[EXERCISE AIM]: Go through the listing and copy every line word for word.
-- Start --
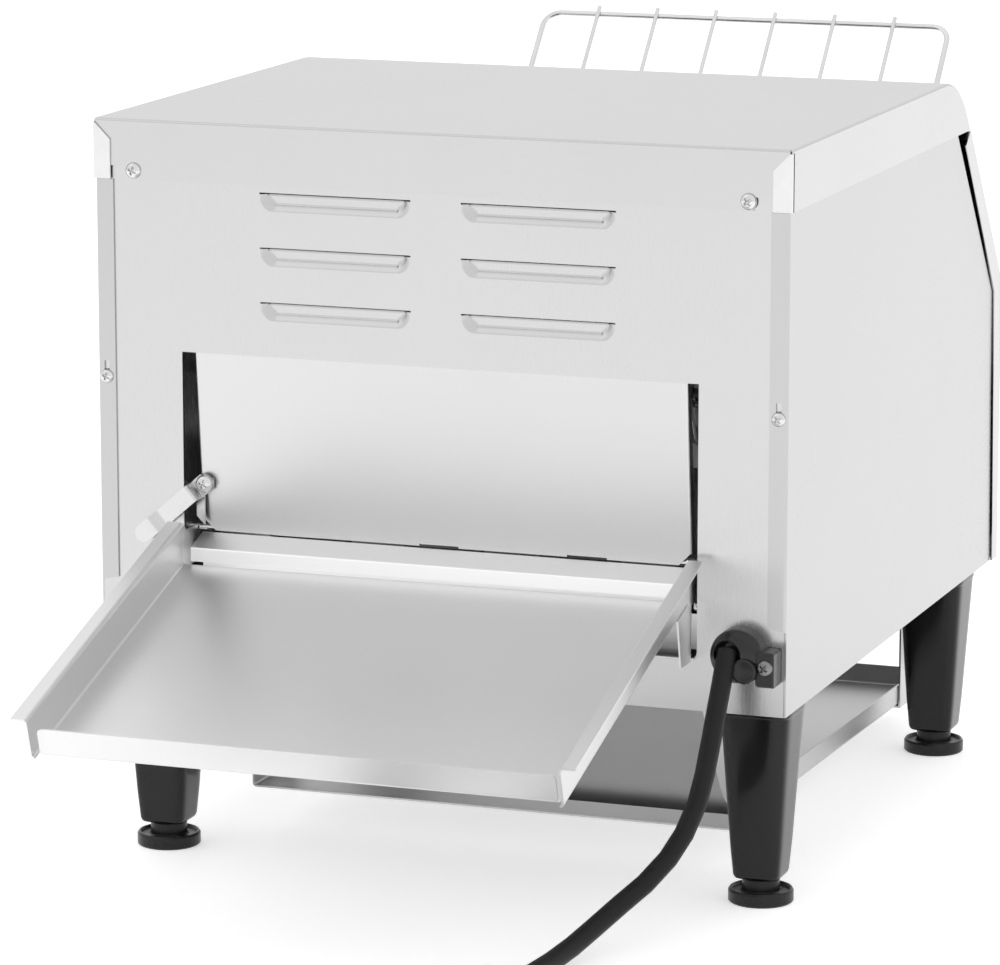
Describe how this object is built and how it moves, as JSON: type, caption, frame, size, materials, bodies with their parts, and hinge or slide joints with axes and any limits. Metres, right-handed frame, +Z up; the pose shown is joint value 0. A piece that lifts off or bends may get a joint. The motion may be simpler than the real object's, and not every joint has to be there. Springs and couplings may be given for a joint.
{
  "type": "conveyor toaster",
  "caption": "Countertop conveyor toaster in folded steel with a wire-rung belt, feed rack, chute, tipping deflector, sliding trays and adjustable legs.",
  "frame": {"origin": "on the floor, under the middle of the object without its cord", "axes": "+Z up, -Y towards the operator and the feed opening, +Y towards the rear tray, +X to the right seen from the front"},
  "size_m": [0.368, 0.8611, 0.3932],
  "materials": {
    "case_steel": "satin brushed",
    "bright_sheet": "bright",
    "steel_wire": "polished",
    "dark_steel": "oiled",
    "fastener": "polished",
    "bronze": "sintered",
    "leg_plastic": "gloss",
    "foot_plastic": "satin",
    "black_plastic": "satin",
    "white_plastic": "satin",
    "board": "satin",
    "motor_grey": "satin",
    "quartz": "clear",
    "ceramic": "glazed",
    "lamp": "gloss",
    "cord_rubber": "matte"
  },
  "bodies": {
    "housing": {"base_pan": "case_steel", "side_panel_left": "case_steel", "side_panel_right": "case_steel", "rear_panel": "case_steel", "top_cover": "case_steel", "front_panel": "case_steel", "inner_wall_left": "case_steel", "inner_wall_right": "case_steel", "upper_reflector": "bright_sheet", "chamber_floor": "case_steel", "chute": "case_steel", "deflector_rod": "steel_wire", "latch_bracket": "case_steel", "latch_screw": "fastener", "tray_studs": "fastener", "tray_hangers": "case_steel", "leg_front_left": "leg_plastic", "leg_front_right": "leg_plastic", "leg_rear_left": "leg_plastic", "leg_rear_right": "leg_plastic", "leg_bolts": "fastener", "shaft_bushes": "bronze", "conveyor_belt": "steel_wire", "belt_guides": "case_steel", "gearmotor": "motor_grey", "motor_bracket": "case_steel", "drive_chain": "dark_steel", "upper_heaters": "quartz", "lower_heaters": "quartz", "heater_caps": "ceramic", "selector_switch": "white_plastic", "speed_controller": "board", "pilot_lamps": "lamp", "terminal_block": "white_plastic", "cable_gland": "black_plastic", "gland_nut": "black_plastic", "cover_screws": "fastener", "panel_screws": "fastener", "rack_brackets": "case_steel", "power_cord": "cord_rubber", "cord_coil": "cord_rubber", "plug": "black_plastic"},
    "deflector": {"deflector": "case_steel"},
    "latch": {"latch": "case_steel"},
    "rear_tray": {"rear_tray": "case_steel"},
    "toast_tray": {"toast_tray": "case_steel"},
    "foot_front_left": {"foot_front_left": "foot_plastic"},
    "foot_front_right": {"foot_front_right": "foot_plastic"},
    "foot_rear_left": {"foot_rear_left": "foot_plastic"},
    "foot_rear_right": {"foot_rear_right": "foot_plastic"},
    "rear_axle": {"rear_shaft": "dark_steel", "rear_sprockets": "dark_steel", "driven_sprocket": "dark_steel"},
    "front_axle": {"front_shaft": "dark_steel", "front_sprockets": "dark_steel"},
    "motor_drive": {"motor_sprocket": "dark_steel"},
    "selector_knob": {"selector_knob": "black_plastic"},
    "speed_knob": {"speed_knob": "black_plastic"},
    "feed_rack": {"feed_rack": "steel_wire"}
  },
  "joints": [
    {"name": "deflector_hinge", "type": "hinge", "parent": "housing", "child": "deflector", "pos_m": [0, 0.14488, 0.1746], "axis": [1, 0, 0], "range_deg": [0, 34]},
    {"name": "latch_pivot", "type": "hinge", "parent": "housing", "child": "latch", "pos_m": [0.1275, 0.15338, 0.1985], "axis": [0, -1, 0], "range_deg": [0, 130]},
    {"name": "rear_tray_slide", "type": "slide", "parent": "housing", "child": "rear_tray", "axis": [0, 1, 0], "range_m": [0, 0.06]},
    {"name": "toast_tray_slide", "type": "slide", "parent": "housing", "child": "toast_tray", "axis": [0, -0.9998, -0.0192], "range_m": [0, 0.12]},
    {"name": "rear_axle_spin", "type": "hinge", "parent": "housing", "child": "rear_axle", "pos_m": [0, 0.07538, 0.245], "axis": [1, 0, 0], "continuous": true, "deforming": ["conveyor_belt", "drive_chain"]},
    {"name": "front_axle_spin", "type": "hinge", "parent": "housing", "child": "front_axle", "pos_m": [0, -0.21262, 0.245], "axis": [1, 0, 0], "continuous": true},
    {"name": "motor_spin", "type": "hinge", "parent": "housing", "child": "motor_drive", "pos_m": [0, -0.00054, 0.15888], "axis": [1, 0, 0], "continuous": true},
    {"name": "selector_turn", "type": "hinge", "parent": "housing", "child": "selector_knob", "pos_m": [-0.08, -0.24762, 0.178], "axis": [0, 1, 0], "range_deg": [0, 135]},
    {"name": "speed_turn", "type": "hinge", "parent": "housing", "child": "speed_knob", "pos_m": [0.08, -0.24762, 0.178], "axis": [0, 1, 0], "range_deg": [0, 270]},
    {"name": "feed_rack_fold", "type": "hinge", "parent": "housing", "child": "feed_rack", "pos_m": [0, -0.24585, 0.26877], "axis": [-1, 0, 0], "range_deg": [0, 70]},
    {"name": "foot_front_left_screw", "type": "slide", "parent": "housing", "child": "foot_front_left", "axis": [0, 0, -1], "range_m": [0, 0.015]},
    {"name": "foot_front_right_screw", "type": "slide", "parent": "housing", "child": "foot_front_right", "axis": [0, 0, -1], "range_m": [0, 0.015]},
    {"name": "foot_rear_left_screw", "type": "slide", "parent": "housing", "child": "foot_rear_left", "axis": [0, 0, -1], "range_m": [0, 0.015]},
    {"name": "foot_rear_right_screw", "type": "slide", "parent": "housing", "child": "foot_rear_right", "axis": [0, 0, -1], "range_m": [0, 0.015]}
  ],
  "couplings": [
    {"joint": "front_axle_spin", "follows": "rear_axle_spin", "ratio": 1},
    {"joint": "motor_spin", "follows": "rear_axle_spin", "ratio": 2}
  ]
}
-- End --
[TASK SOLUTION]:
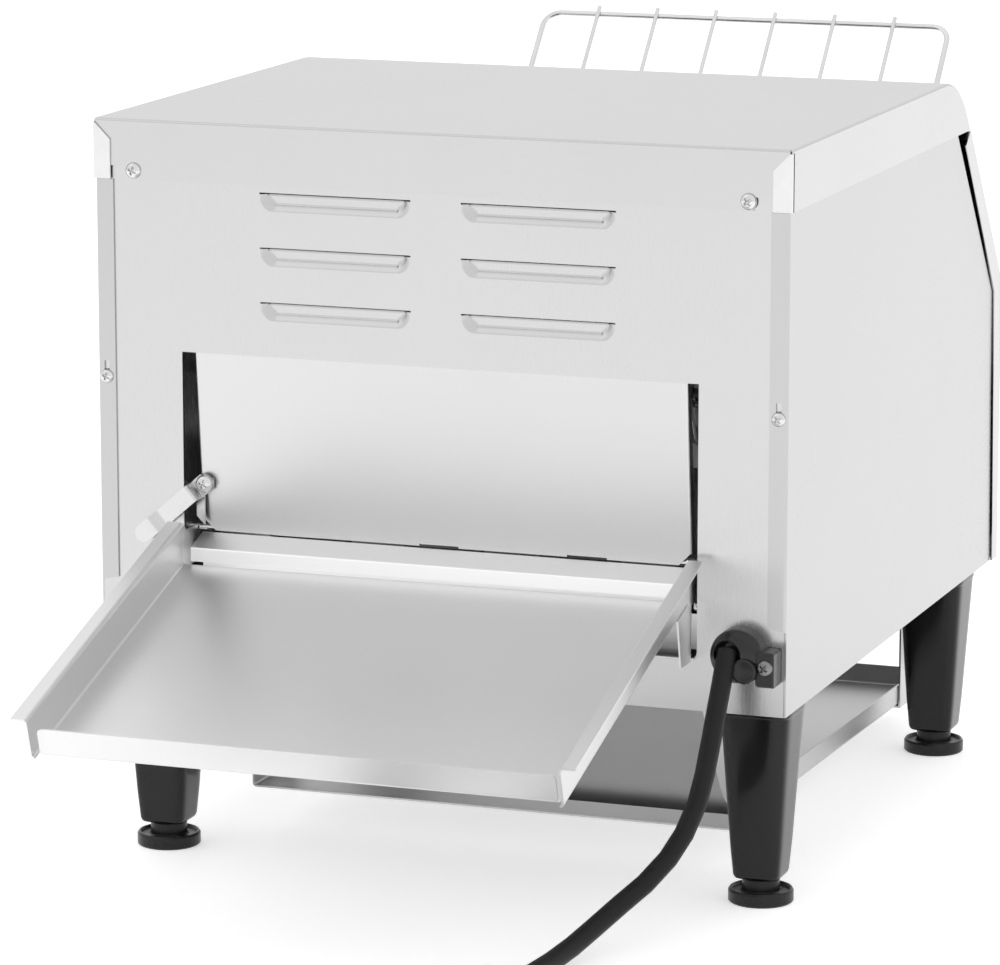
Describe how this object is built and how it moves, as JSON: type, caption, frame, size, materials, bodies with their parts, and hinge or slide joints with axes and any limits. Metres, right-handed frame, +Z up; the pose shown is joint value 0. A piece that lifts off or bends may get a joint. The motion may be simpler than the real object's, and not every joint has to be there. Springs and couplings may be given for a joint.
{
  "type": "conveyor toaster",
  "caption": "Countertop conveyor toaster in folded steel with a wire-rung belt, feed rack, chute, tipping deflector, sliding trays and adjustable legs.",
  "frame": {"origin": "on the floor, under the middle of the object without its cord", "axes": "+Z up, -Y towards the operator and the feed opening, +Y towards the rear tray, +X to the right seen from the front"},
  "size_m": [0.368, 0.8611, 0.3932],
  "materials": {
    "case_steel": "satin brushed",
    "bright_sheet": "bright",
    "steel_wire": "polished",
    "dark_steel": "oiled",
    "fastener": "polished",
    "bronze": "sintered",
    "leg_plastic": "gloss",
    "foot_plastic": "satin",
    "black_plastic": "satin",
    "white_plastic": "satin",
    "board": "satin",
    "motor_grey": "satin",
    "quartz": "clear",
    "ceramic": "glazed",
    "lamp": "gloss",
    "cord_rubber": "matte"
  },
  "bodies": {
    "housing": {"base_pan": "case_steel", "side_panel_left": "case_steel", "side_panel_right": "case_steel", "rear_panel": "case_steel", "top_cover": "case_steel", "front_panel": "case_steel", "inner_wall_left": "case_steel", "inner_wall_right": "case_steel", "upper_reflector": "bright_sheet", "chamber_floor": "case_steel", "chute": "case_steel", "deflector_rod": "steel_wire", "latch_bracket": "case_steel", "latch_screw": "fastener", "tray_studs": "fastener", "tray_hangers": "case_steel", "leg_front_left": "leg_plastic", "leg_front_right": "leg_plastic", "leg_rear_left": "leg_plastic", "leg_rear_right": "leg_plastic", "leg_bolts": "fastener", "shaft_bushes": "bronze", "conveyor_belt": "steel_wire", "belt_guides": "case_steel", "gearmotor": "motor_grey", "motor_bracket": "case_steel", "drive_chain": "dark_steel", "upper_heaters": "quartz", "lower_heaters": "quartz", "heater_caps": "ceramic", "selector_switch": "white_plastic", "speed_controller": "board", "pilot_lamps": "lamp", "terminal_block": "white_plastic", "cable_gland": "black_plastic", "gland_nut": "black_plastic", "cover_screws": "fastener", "panel_screws": "fastener", "rack_brackets": "case_steel", "power_cord": "cord_rubber", "cord_coil": "cord_rubber", "plug": "black_plastic"},
    "deflector": {"deflector": "case_steel"},
    "latch": {"latch": "case_steel"},
    "rear_tray": {"rear_tray": "case_steel"},
    "toast_tray": {"toast_tray": "case_steel"},
    "foot_front_left": {"foot_front_left": "foot_plastic"},
    "foot_front_right": {"foot_front_right": "foot_plastic"},
    "foot_rear_left": {"foot_rear_left": "foot_plastic"},
    "foot_rear_right": {"foot_rear_right": "foot_plastic"},
    "rear_axle": {"rear_shaft": "dark_steel", "rear_sprockets": "dark_steel", "driven_sprocket": "dark_steel"},
    "front_axle": {"front_shaft": "dark_steel", "front_sprockets": "dark_steel"},
    "motor_drive": {"motor_sprocket": "dark_steel"},
    "selector_knob": {"selector_knob": "black_plastic"},
    "speed_knob": {"speed_knob": "black_plastic"},
    "feed_rack": {"feed_rack": "steel_wire"}
  },
  "joints": [
    {"name": "deflector_hinge", "type": "hinge", "parent": "housing", "child": "deflector", "pos_m": [0, 0.14488, 0.1746], "axis": [1, 0, 0], "range_deg": [0, 34]},
    {"name": "latch_pivot", "type": "hinge", "parent": "housing", "child": "latch", "pos_m": [0.1275, 0.15338, 0.1985], "axis": [0, -1, 0], "range_deg": [0, 130]},
    {"name": "rear_tray_slide", "type": "slide", "parent": "housing", "child": "rear_tray", "axis": [0, 1, 0], "range_m": [0, 0.06]},
    {"name": "toast_tray_slide", "type": "slide", "parent": "housing", "child": "toast_tray", "axis": [0, -0.9998, -0.0192], "range_m": [0, 0.12]},
    {"name": "rear_axle_spin", "type": "hinge", "parent": "housing", "child": "rear_axle", "pos_m": [0, 0.07538, 0.245], "axis": [1, 0, 0], "continuous": true, "deforming": ["conveyor_belt", "drive_chain"]},
    {"name": "front_axle_spin", "type": "hinge", "parent": "housing", "child": "front_axle", "pos_m": [0, -0.21262, 0.245], "axis": [1, 0, 0], "continuous": true},
    {"name": "motor_spin", "type": "hinge", "parent": "housing", "child": "motor_drive", "pos_m": [0, -0.00054, 0.15888], "axis": [1, 0, 0], "continuous": true},
    {"name": "selector_turn", "type": "hinge", "parent": "housing", "child": "selector_knob", "pos_m": [-0.08, -0.24762, 0.178], "axis": [0, 1, 0], "range_deg": [0, 135]},
    {"name": "speed_turn", "type": "hinge", "parent": "housing", "child": "speed_knob", "pos_m": [0.08, -0.24762, 0.178], "axis": [0, 1, 0], "range_deg": [0, 270]},
    {"name": "feed_rack_fold", "type": "hinge", "parent": "housing", "child": "feed_rack", "pos_m": [0, -0.24585, 0.26877], "axis": [-1, 0, 0], "range_deg": [0, 70]},
    {"name": "foot_front_left_screw", "type": "slide", "parent": "housing", "child": "foot_front_left", "axis": [0, 0, -1], "range_m": [0, 0.015]},
    {"name": "foot_front_right_screw", "type": "slide", "parent": "housing", "child": "foot_front_right", "axis": [0, 0, -1], "range_m": [0, 0.015]},
    {"name": "foot_rear_left_screw", "type": "slide", "parent": "housing", "child": "foot_rear_left", "axis": [0, 0, -1], "range_m": [0, 0.015]},
    {"name": "foot_rear_right_screw", "type": "slide", "parent": "housing", "child": "foot_rear_right", "axis": [0, 0, -1], "range_m": [0, 0.015]}
  ],
  "couplings": [
    {"joint": "front_axle_spin", "follows": "rear_axle_spin", "ratio": 1},
    {"joint": "motor_spin", "follows": "rear_axle_spin", "ratio": 2}
  ]
}